In the bigger picture, this drill helps you understand that pivot style changes with shot type. On a full swing, you may want more opening, more dynamic lower-body action, and a more pronounced through-swing motion. On a finesse wedge, the club needs a shallower, more controlled trip through the turf, so the body must stay more centered and the rotation must be toned down.
This is especially useful if you struggle from tight or wet lies. Players who rely on too much hand action or too much spin-out can sometimes survive from rough because the grass cushions poor mechanics. But on bare or tight turf, the ground exposes everything. The correct finesse wedge pivot makes it easier to control low point and use the bounce properly.
The drill also helps if you have one of these common tendencies:
- You sway during short wedges.
- You get too steep and stick the club in the ground.

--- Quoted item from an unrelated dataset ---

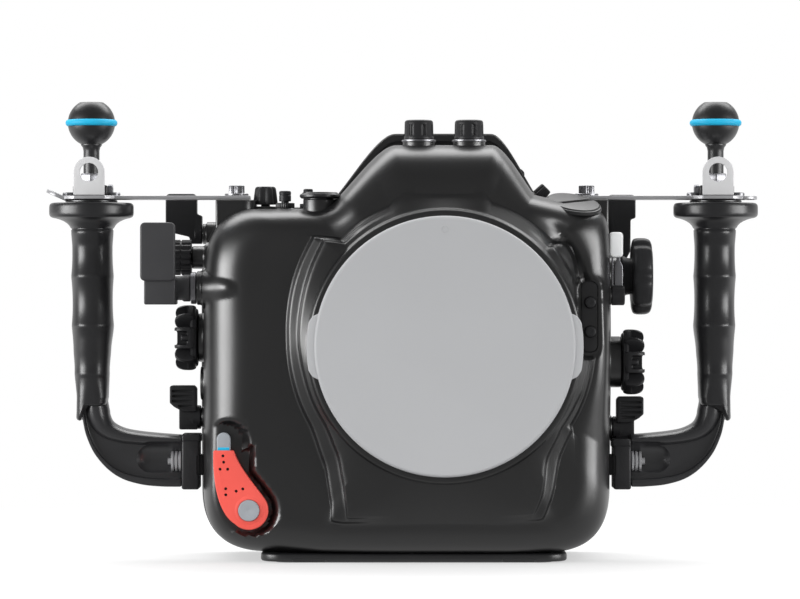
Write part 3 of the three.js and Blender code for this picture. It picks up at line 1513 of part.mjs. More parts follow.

- You flip the arms because your body is too closed.
- You spin open and lose the shallow brushing action.
- You struggle to match your body motion to the length and softness of the shot.
As you work on the drill, remember that the goal is not to manufacture a perfect static position and freeze there. The rehearsal simply helps your brain understand the alignments. In an actual swing, these movements happen dynamically. If presetting the side bend makes you sway, that is normal feedback—it tells you that the real motion likely needs to develop in transition and through the strike rather than being exaggerated at address.
Ultimately, this drill teaches you how to create a short-game pivot that is centered, tilted, and restrained. When you blend the right amount of side bend, a little extension, and just enough upper-body rotation, the club can move through impact the way a finesse wedge should: shallow, controlled, and brushing the turf with confidence.